* _What this task involves_
Find the lines below that contain the word "axes" and count them. Only the number should be given.

* _Data block_
···
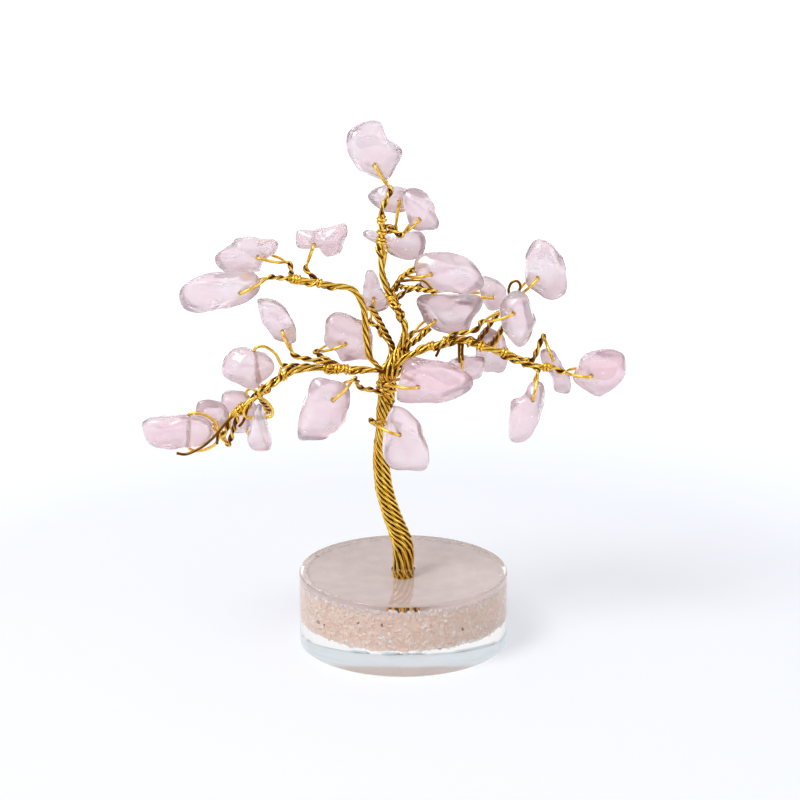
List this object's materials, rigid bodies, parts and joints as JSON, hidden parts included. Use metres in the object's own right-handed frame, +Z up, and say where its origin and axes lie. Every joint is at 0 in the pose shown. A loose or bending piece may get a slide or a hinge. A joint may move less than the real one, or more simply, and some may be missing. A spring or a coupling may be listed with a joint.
{
  "type": "gemstone tree ornament",
  "caption": "Small ornamental tree: drilled rose quartz chips on twisted gold wire branches, with a wire trunk cast into a round clear resin base over crushed quartz.",
  "frame": {"origin": "centre of the round base's underside", "axes": "+Z up along the trunk, tree seen from -Y, +X to the viewer's right"},
  "size_m": [0.0902, 0.04, 0.1001],
  "materials": {
    "gold_wire": "polished",
    "rose_quartz": "polished",
    "clear_resin": "polished",
    "crushed_quartz": "glossy"
  },
  "bodies": {
    "tree": {"clear_pour": "clear_resin", "quartz_bed": "crushed_quartz", "top_pour": "clear_resin", "trunk_core": "gold_wire", "back_limb": "gold_wire", "upper_left_limb": "gold_wire", "lower_left_limb": "gold_wire", "crown_limb": "gold_wire", "right_limb": "gold_wire", "wire_01": "gold_wire", "wire_02_03": "gold_wire", "wire_04": "gold_wire", "wire_05_07": "gold_wire", "wire_06": "gold_wire", "wire_08": "gold_wire", "wire_09": "gold_wire", "wire_10_11": "gold_wire", "wire_12": "gold_wire", "wire_13": "gold_wire", "wire_14": "gold_wire", "wire_15": "gold_wire", "wire_16": "gold_wire", "wire_17_18": "gold_wire", "wire_19": "gold_wire", "wire_20": "gold_wire", "wire_21": "gold_wire", "wire_22": "gold_wire", "wire_23": "gold_wire", "wire_24": "gold_wire", "wire_25_26": "gold_wire", "wire_27": "gold_wire", "wire_28": "gold_wire"},
    "quartz_01": {"quartz_01": "rose_quartz"},
    "quartz_02": {"quartz_02": "rose_quartz"},
    "quartz_03": {"quartz_03": "rose_quartz"},
    "quartz_04": {"quartz_04": "rose_quartz"},
    "quartz_05": {"quartz_05": "rose_quartz"},
    "quartz_06": {"quartz_06": "rose_quartz"},
    "quartz_07": {"quartz_07": "rose_quartz"},
    "quartz_08": {"quartz_08": "rose_quartz"},
    "quartz_09": {"quartz_09": "rose_quartz"},
    "quartz_10": {"quartz_10": "rose_quartz"},
    "quartz_11": {"quartz_11": "rose_quartz"},
    "quartz_12": {"quartz_12": "rose_quartz"},
    "quartz_13": {"quartz_13": "rose_quartz"},
    "quartz_14": {"quartz_14": "rose_quartz"},
    "quartz_15": {"quartz_15": "rose_quartz"},
    "quartz_16": {"quartz_16": "rose_quartz"},
    "quartz_17": {"quartz_17": "rose_quartz"},
    "quartz_18": {"quartz_18": "rose_quartz"},
    "quartz_19": {"quartz_19": "rose_quartz"},
    "quartz_20": {"quartz_20": "rose_quartz"},
    "quartz_21": {"quartz_21": "rose_quartz"},
    "quartz_22": {"quartz_22": "rose_quartz"},
    "quartz_23": {"quartz_23": "rose_quartz"},
    "quartz_24": {"quartz_24": "rose_quartz"},
    "quartz_25": {"quartz_25": "rose_quartz"},
    "quartz_26": {"quartz_26": "rose_quartz"},
    "quartz_27": {"quartz_27": "rose_quartz"},
    "quartz_28": {"quartz_28": "rose_quartz"}
  },
  "joints": [
    {"name": "quartz_01_wiggle", "type": "hinge", "parent": "tree", "child": "quartz_01", "pos_m": [-0.00518, 0, 0.09244], "axis": [0, -1, 0], "range_deg": [-15, 15]},
    {"name": "quartz_02_wiggle", "type": "hinge", "parent": "tree", "child": "quartz_02", "pos_m": [-0.00073, 0.006, 0.08477], "axis": [0, -1, 0], "range_deg": [-15, 15]},
    {"name": "quartz_03_wiggle", "type": "hinge", "parent": "tree", "child": "quartz_03", "pos_m": [0.00291, 0.00072, 0.08228], "axis": [0, -1, 0], "range_deg": [-15, 15]},
    {"name": "quartz_04_wiggle", "type": "hinge", "parent": "tree", "child": "quartz_04", "pos_m": [-0.00312, 0.00672, 0.07578], "axis": [0, -1, 0], "range_deg": [-15, 15]},
    {"name": "quartz_05_wiggle", "type": "hinge", "parent": "tree", "child": "quartz_05", "pos_m": [0.00504, -0.00144, 0.07264], "axis": [0, -1, 0], "range_deg": [-15, 15]},
    {"name": "quartz_06_wiggle", "type": "hinge", "parent": "tree", "child": "quartz_06", "pos_m": [0.00589, 0.0036, 0.06272], "axis": [0, -1, 0], "range_deg": [-15, 15]},
    {"name": "quartz_07_wiggle", "type": "hinge", "parent": "tree", "child": "quartz_07", "pos_m": [0.01684, 0.00744, 0.06624], "axis": [0, -1, 0], "range_deg": [-15, 15]},
    {"name": "quartz_08_wiggle", "type": "hinge", "parent": "tree", "child": "quartz_08", "pos_m": [0.02021, -0.00168, 0.06523], "axis": [0, -1, 0], "range_deg": [-15, 15]},
    {"name": "quartz_09_wiggle", "type": "hinge", "parent": "tree", "child": "quartz_09", "pos_m": [0.0249, 0.0036, 0.0708], "axis": [0, -1, 0], "range_deg": [-15, 15]},
    {"name": "quartz_10_wiggle", "type": "hinge", "parent": "tree", "child": "quartz_10", "pos_m": [0.01684, 0.00744, 0.05639], "axis": [0, -1, 0], "range_deg": [-15, 15]},
    {"name": "quartz_11_wiggle", "type": "hinge", "parent": "tree", "child": "quartz_11", "pos_m": [0.01102, 0.00144, 0.05356], "axis": [0, -1, 0], "range_deg": [-15, 15]},
    {"name": "quartz_12_wiggle", "type": "hinge", "parent": "tree", "child": "quartz_12", "pos_m": [0.00266, -0.00576, 0.0525], "axis": [0, -1, 0], "range_deg": [-15, 15]},
    {"name": "quartz_13_wiggle", "type": "hinge", "parent": "tree", "child": "quartz_13", "pos_m": [-0.00071, -0.00744, 0.04392], "axis": [0, -1, 0], "range_deg": [-15, 15]},
    {"name": "quartz_14_wiggle", "type": "hinge", "parent": "tree", "child": "quartz_14", "pos_m": [0.02792, 0.00168, 0.05552], "axis": [0, -1, 0], "range_deg": [-15, 15]},
    {"name": "quartz_15_wiggle", "type": "hinge", "parent": "tree", "child": "quartz_15", "pos_m": [0.03471, -0.003, 0.0538], "axis": [0, -1, 0], "range_deg": [-15, 15]},
    {"name": "quartz_16_wiggle", "type": "hinge", "parent": "tree", "child": "quartz_16", "pos_m": [0.02383, -0.00456, 0.04961], "axis": [0, -1, 0], "range_deg": [-15, 15]},
    {"name": "quartz_17_wiggle", "type": "hinge", "parent": "tree", "child": "quartz_17", "pos_m": [-0.02692, 0.0024, 0.07499], "axis": [0, -1, 0], "range_deg": [-15, 15]},
    {"name": "quartz_18_wiggle", "type": "hinge", "parent": "tree", "child": "quartz_18", "pos_m": [-0.01644, 0.00168, 0.07733], "axis": [0, -1, 0], "range_deg": [-15, 15]},
    {"name": "quartz_19_wiggle", "type": "hinge", "parent": "tree", "child": "quartz_19", "pos_m": [-0.02968, -0.00408, 0.06967], "axis": [0, -1, 0], "range_deg": [-15, 15]},
    {"name": "quartz_20_wiggle", "type": "hinge", "parent": "tree", "child": "quartz_20", "pos_m": [-0.02212, -0.00456, 0.0625], "axis": [0, -1, 0], "range_deg": [-15, 15]},
    {"name": "quartz_21_wiggle", "type": "hinge", "parent": "tree", "child": "quartz_21", "pos_m": [-0.02747, -0.0006, 0.05415], "axis": [-0.0698, 0, 0.9976], "range_deg": [-15, 15]},
    {"name": "quartz_22_wiggle", "type": "hinge", "parent": "tree", "child": "quartz_22", "pos_m": [-0.01084, 0.00432, 0.0581], "axis": [0, -1, 0], "range_deg": [-15, 15]},
    {"name": "quartz_23_wiggle", "type": "hinge", "parent": "tree", "child": "quartz_23", "pos_m": [-0.01288, -0.0072, 0.05048], "axis": [0, -1, 0], "range_deg": [-15, 15]},
    {"name": "quartz_24_wiggle", "type": "hinge", "parent": "tree", "child": "quartz_24", "pos_m": [-0.00563, 0.01032, 0.06526], "axis": [0, -1, 0], "range_deg": [-15, 15]},
    {"name": "quartz_25_wiggle", "type": "hinge", "parent": "tree", "child": "quartz_25", "pos_m": [-0.03565, -0.00096, 0.04372], "axis": [0, -1, 0], "range_deg": [-15, 15]},
    {"name": "quartz_26_wiggle", "type": "hinge", "parent": "tree", "child": "quartz_26", "pos_m": [-0.02976, 0.00408, 0.0442], "axis": [0, 0, 1], "range_deg": [-15, 15]},
    {"name": "quartz_27_wiggle", "type": "hinge", "parent": "tree", "child": "quartz_27", "pos_m": [-0.02671, -0.00744, 0.04645], "axis": [-0.9994, 0, -0.0349], "range_deg": [-15, 15]},
    {"name": "quartz_28_wiggle", "type": "hinge", "parent": "tree", "child": "quartz_28", "pos_m": [-0.03985, -0.00624, 0.0434], "axis": [0.0349, 0, 0.9994], "range_deg": [-15, 15]}
  ]
}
···
* _Finished exercise_
2